# [AVAILABLE DATA]

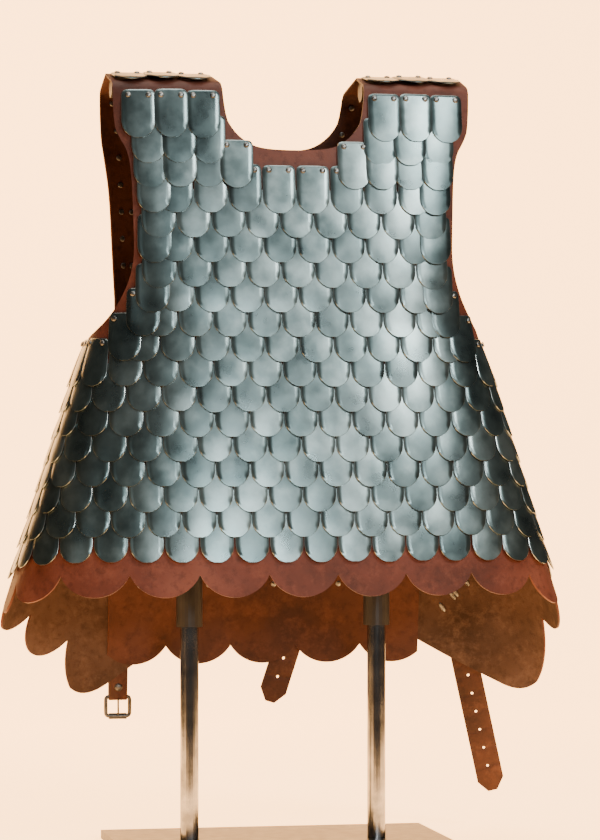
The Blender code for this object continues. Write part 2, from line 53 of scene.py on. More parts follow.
# %% Body sections
RIDGE = 1.1144
ARMPIT = 0.720
FRONT_HEM = 0.384
BACK_HEM = 0.272
LEATHER = 0.003
TUCK = 0.0048
SECTIONS = np.array([
    # pattern height, height, half width, half depth, squareness
    (0.1500, 0.1500, 0.4380, 0.1750, 3.0),
    (0.7200, 0.7200, 0.2623, 0.1065, 3.1),
    (0.7600, 0.7600, 0.2570, 0.1030, 3.3),
    (0.8000, 0.8000, 0.2590, 0.0985, 3.6),
    (0.9000, 0.9000, 0.2700, 0.0880, 3.9),
    (1.0360, 1.0360, 0.2960, 0.0720, 4.0),
    (1.0414, 1.0410, 0.2980, 0.0700, 4.0),
    (1.0495, 1.0450, 0.3000, 0.0630, 4.0),
    (RIDGE, 1.0605, 0.3000, 0.0000, 4.0),
])
# Flaps, left and right: station where the drop starts, drop per square metre, stations of the
# lower and upper corner, height of the upper corner; then the stations of the flaps' cusps
FLAPS = ((0.26, 0.565, 0.772, 0.815, 0.257), (0.26, 1.00, 0.648, 0.7525, 0.284))
FLAP_CUSPS = ((0.4203, 0.500, 0.595, 0.684, 0.820), (0.4203, 0.530, 0.690))
CORNER_CUT = 0.030
CORNER_STEPS = 9
FLAP_REACH = 0.195
FLAP_HEIGHTS = (0.690, 0.620, 0.550, 0.480, 0.410, 0.340, 0.300)
FLAP_OVERRUN = 1.4
TUCK_HEIGHTS = (0.72, 1.03)
NORMAL_STEP = 0.003
SECTION_STEPS = 721
STATION_GRID = np.linspace(-1.02, 1.02, 1021)
LEVEL_GRID = np.concatenate([np.linspace(0.12, 1.03, 456), np.linspace(1.0315, 1.1984, 160)])


def section_values(pattern):
    """Height, half width, half depth and squareness: the table read off in straight lines."""
    return [np.interp(pattern, SECTIONS[:, 0], SECTIONS[:, column]) for column in range(1, 5)]


def section_curve(pattern):
    """Rounded rectangle |x/a|^n + |y/b|^n = 1 from front to back, with its running length."""
    height, half_width, half_depth, squareness = section_values(pattern)
    angle = np.linspace(0.0, math.pi, SECTION_STEPS)
    power = 2.0 / squareness
    x = half_width * np.abs(np.sin(angle)) ** power
    y = -half_depth * np.sign(np.cos(angle)) * np.abs(np.cos(angle)) ** power
    length = np.concatenate(([0.0], np.cumsum(np.hypot(np.diff(x), np.diff(y)))))
    return length, x, y


def half_girth(height):
    """Length from the front centre line to the back centre line."""
    return float(section_curve(height)[0][-1])


def drop_at(station):
    """Rate times the square of how far a station lies past the drop's start, on its side."""
    station = np.asarray(station)
    start = np.where(station > 0.0, FLAPS[1][0], FLAPS[0][0])
    rate = np.where(station > 0.0, FLAPS[1][1], FLAPS[0][1])
    return rate * np.maximum(0.0, np.abs(station) - start) ** 2


def plain_grid():
    """x, y and z of the undropped surface on the station and level grid."""
    rows = []
    for level in LEVEL_GRID:
        over = level > RIDGE
        pattern = 2.0 * RIDGE - level if over else level
        length, x, y = section_curve(pattern)
        reach = np.abs(STATION_GRID)
        px = np.sign(STATION_GRID) * np.interp(reach, length, x)
        py = np.interp(reach, length, y) * (-1.0 if over else 1.0)
        rows.append(np.stack([px, py, np.full_like(px, section_values(pattern)[0])], axis=1))
    return np.array(rows)


PLAIN = plain_grid()


def read_grid(grid, station, level):
    """Value between four grid points, by straight shares along both ways."""
    column = (station - STATION_GRID[0]) / (STATION_GRID[1] - STATION_GRID[0])
    column = np.clip(column, 0, len(STATION_GRID) - 1.001)
    row = np.interp(level, LEVEL_GRID, np.arange(len(LEVEL_GRID)))
    row = np.clip(row, 0, len(LEVEL_GRID) - 1.001)
    left, low = column.astype(int), row.astype(int)
    across, up = (column - left)[..., None], (row - low)[..., None]
    bottom = grid[low, left] * (1 - across) + grid[low, left + 1] * across
    top = grid[low + 1, left] * (1 - across) + grid[low + 1, left + 1] * across
    return bottom * (1 - up) + top * up


def front_base(station, pattern):
    """Surface point of the front, after its flap rows have come down."""
    share = np.clip((ARMPIT - pattern) / (ARMPIT - FRONT_HEM), 0.0, FLAP_OVERRUN)
    return read_grid(PLAIN, station, pattern - drop_at(station) * share)


def out_point(base, station, pattern, offset):
    """Base point plus offset times the normal, which is the cross product of two small steps."""
    along = base(station + NORMAL_STEP, pattern) - base(station - NORMAL_STEP, pattern)
    up = base(station, pattern + NORMAL_STEP) - base(station, pattern - NORMAL_STEP)
    normal = np.cross(along, up)
    normal /= np.linalg.norm(normal, axis=-1, keepdims=True)
    return base(station, pattern) + normal * np.asarray(offset)[..., None]


def front_point(station, pattern, offset):
    """Point on the front leather; offset 0 is its inner face."""
    station, pattern, offset = np.broadcast_arrays(station, pattern, offset)
    return out_point(front_base, station, pattern, offset)


def back_point(station, pattern, offset):
    """Point on the back leather, which lies a little inside the front's surface."""
    station, pattern, offset = np.broadcast_arrays(station, pattern, offset)
    tucked = offset - np.interp(pattern, TUCK_HEIGHTS, (TUCK, 0.0))
    point = out_point(lambda s, p: read_grid(PLAIN, s, p), station, pattern, tucked)
    return point * np.array([1.0, -1.0, 1.0])


print("surface grid", PLAIN.shape)

# %% [markdown]
# Leather cut from a hide is a flat shape, so each panel is drawn flat first, in station and
# pattern height. It is cut into small squares with planes, which keeps the true edge, and then
# every point is moved onto the surface at once. A grid with holes knocked out would have jagged
# edges, and a Boolean would be slow.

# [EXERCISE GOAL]
Can you reproduce all the material exactly?

# [FINISHED EXERCISE]
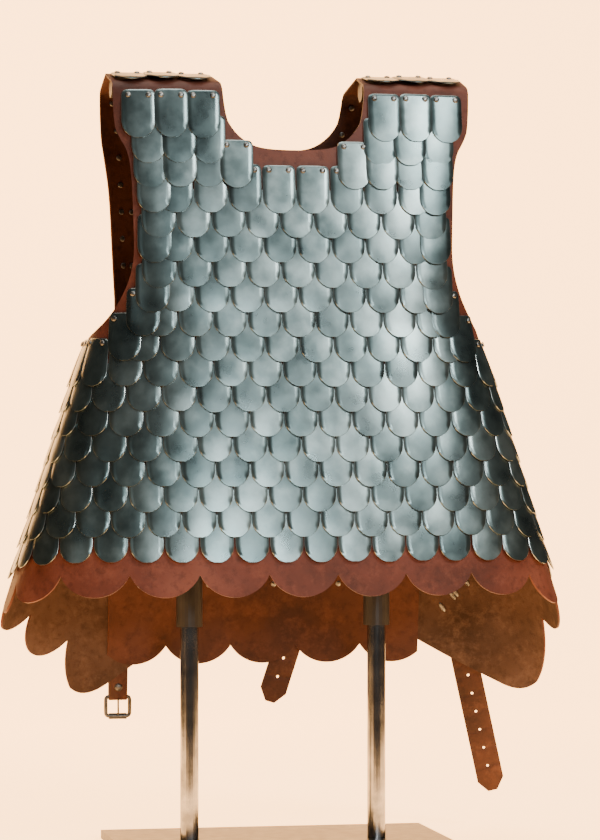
The Blender code for this object continues. Write part 2, from line 53 of scene.py on. More parts follow.
# %% Body sections
RIDGE = 1.1144
ARMPIT = 0.720
FRONT_HEM = 0.384
BACK_HEM = 0.272
LEATHER = 0.003
TUCK = 0.0048
SECTIONS = np.array([
    # pattern height, height, half width, half depth, squareness
    (0.1500, 0.1500, 0.4380, 0.1750, 3.0),
    (0.7200, 0.7200, 0.2623, 0.1065, 3.1),
    (0.7600, 0.7600, 0.2570, 0.1030, 3.3),
    (0.8000, 0.8000, 0.2590, 0.0985, 3.6),
    (0.9000, 0.9000, 0.2700, 0.0880, 3.9),
    (1.0360, 1.0360, 0.2960, 0.0720, 4.0),
    (1.0414, 1.0410, 0.2980, 0.0700, 4.0),
    (1.0495, 1.0450, 0.3000, 0.0630, 4.0),
    (RIDGE, 1.0605, 0.3000, 0.0000, 4.0),
])
# Flaps, left and right: station where the drop starts, drop per square metre, stations of the
# lower and upper corner, height of the upper corner; then the stations of the flaps' cusps
FLAPS = ((0.26, 0.565, 0.772, 0.815, 0.257), (0.26, 1.00, 0.648, 0.7525, 0.284))
FLAP_CUSPS = ((0.4203, 0.500, 0.595, 0.684, 0.820), (0.4203, 0.530, 0.690))
CORNER_CUT = 0.030
CORNER_STEPS = 9
FLAP_REACH = 0.195
FLAP_HEIGHTS = (0.690, 0.620, 0.550, 0.480, 0.410, 0.340, 0.300)
FLAP_OVERRUN = 1.4
TUCK_HEIGHTS = (0.72, 1.03)
NORMAL_STEP = 0.003
SECTION_STEPS = 721
STATION_GRID = np.linspace(-1.02, 1.02, 1021)
LEVEL_GRID = np.concatenate([np.linspace(0.12, 1.03, 456), np.linspace(1.0315, 1.1984, 160)])


def section_values(pattern):
    """Height, half width, half depth and squareness: the table read off in straight lines."""
    return [np.interp(pattern, SECTIONS[:, 0], SECTIONS[:, column]) for column in range(1, 5)]


def section_curve(pattern):
    """Rounded rectangle |x/a|^n + |y/b|^n = 1 from front to back, with its running length."""
    height, half_width, half_depth, squareness = section_values(pattern)
    angle = np.linspace(0.0, math.pi, SECTION_STEPS)
    power = 2.0 / squareness
    x = half_width * np.abs(np.sin(angle)) ** power
    y = -half_depth * np.sign(np.cos(angle)) * np.abs(np.cos(angle)) ** power
    length = np.concatenate(([0.0], np.cumsum(np.hypot(np.diff(x), np.diff(y)))))
    return length, x, y


def half_girth(height):
    """Length from the front centre line to the back centre line."""
    return float(section_curve(height)[0][-1])


def drop_at(station):
    """Rate times the square of how far a station lies past the drop's start, on its side."""
    station = np.asarray(station)
    start = np.where(station > 0.0, FLAPS[1][0], FLAPS[0][0])
    rate = np.where(station > 0.0, FLAPS[1][1], FLAPS[0][1])
    return rate * np.maximum(0.0, np.abs(station) - start) ** 2


def plain_grid():
    """x, y and z of the undropped surface on the station and level grid."""
    rows = []
    for level in LEVEL_GRID:
        over = level > RIDGE
        pattern = 2.0 * RIDGE - level if over else level
        length, x, y = section_curve(pattern)
        reach = np.abs(STATION_GRID)
        px = np.sign(STATION_GRID) * np.interp(reach, length, x)
        py = np.interp(reach, length, y) * (-1.0 if over else 1.0)
        rows.append(np.stack([px, py, np.full_like(px, section_values(pattern)[0])], axis=1))
    return np.array(rows)


PLAIN = plain_grid()


def read_grid(grid, station, level):
    """Value between four grid points, by straight shares along both ways."""
    column = (station - STATION_GRID[0]) / (STATION_GRID[1] - STATION_GRID[0])
    column = np.clip(column, 0, len(STATION_GRID) - 1.001)
    row = np.interp(level, LEVEL_GRID, np.arange(len(LEVEL_GRID)))
    row = np.clip(row, 0, len(LEVEL_GRID) - 1.001)
    left, low = column.astype(int), row.astype(int)
    across, up = (column - left)[..., None], (row - low)[..., None]
    bottom = grid[low, left] * (1 - across) + grid[low, left + 1] * across
    top = grid[low + 1, left] * (1 - across) + grid[low + 1, left + 1] * across
    return bottom * (1 - up) + top * up


def front_base(station, pattern):
    """Surface point of the front, after its flap rows have come down."""
    share = np.clip((ARMPIT - pattern) / (ARMPIT - FRONT_HEM), 0.0, FLAP_OVERRUN)
    return read_grid(PLAIN, station, pattern - drop_at(station) * share)


def out_point(base, station, pattern, offset):
    """Base point plus offset times the normal, which is the cross product of two small steps."""
    along = base(station + NORMAL_STEP, pattern) - base(station - NORMAL_STEP, pattern)
    up = base(station, pattern + NORMAL_STEP) - base(station, pattern - NORMAL_STEP)
    normal = np.cross(along, up)
    normal /= np.linalg.norm(normal, axis=-1, keepdims=True)
    return base(station, pattern) + normal * np.asarray(offset)[..., None]


def front_point(station, pattern, offset):
    """Point on the front leather; offset 0 is its inner face."""
    station, pattern, offset = np.broadcast_arrays(station, pattern, offset)
    return out_point(front_base, station, pattern, offset)


def back_point(station, pattern, offset):
    """Point on the back leather, which lies a little inside the front's surface."""
    station, pattern, offset = np.broadcast_arrays(station, pattern, offset)
    tucked = offset - np.interp(pattern, TUCK_HEIGHTS, (TUCK, 0.0))
    point = out_point(lambda s, p: read_grid(PLAIN, s, p), station, pattern, tucked)
    return point * np.array([1.0, -1.0, 1.0])


print("surface grid", PLAIN.shape)

# %% [markdown]
# Leather cut from a hide is a flat shape, so each panel is drawn flat first, in station and
# pattern height. It is cut into small squares with planes, which keeps the true edge, and then
# every point is moved onto the surface at once. A grid with holes knocked out would have jagged
# edges, and a Boolean would be slow.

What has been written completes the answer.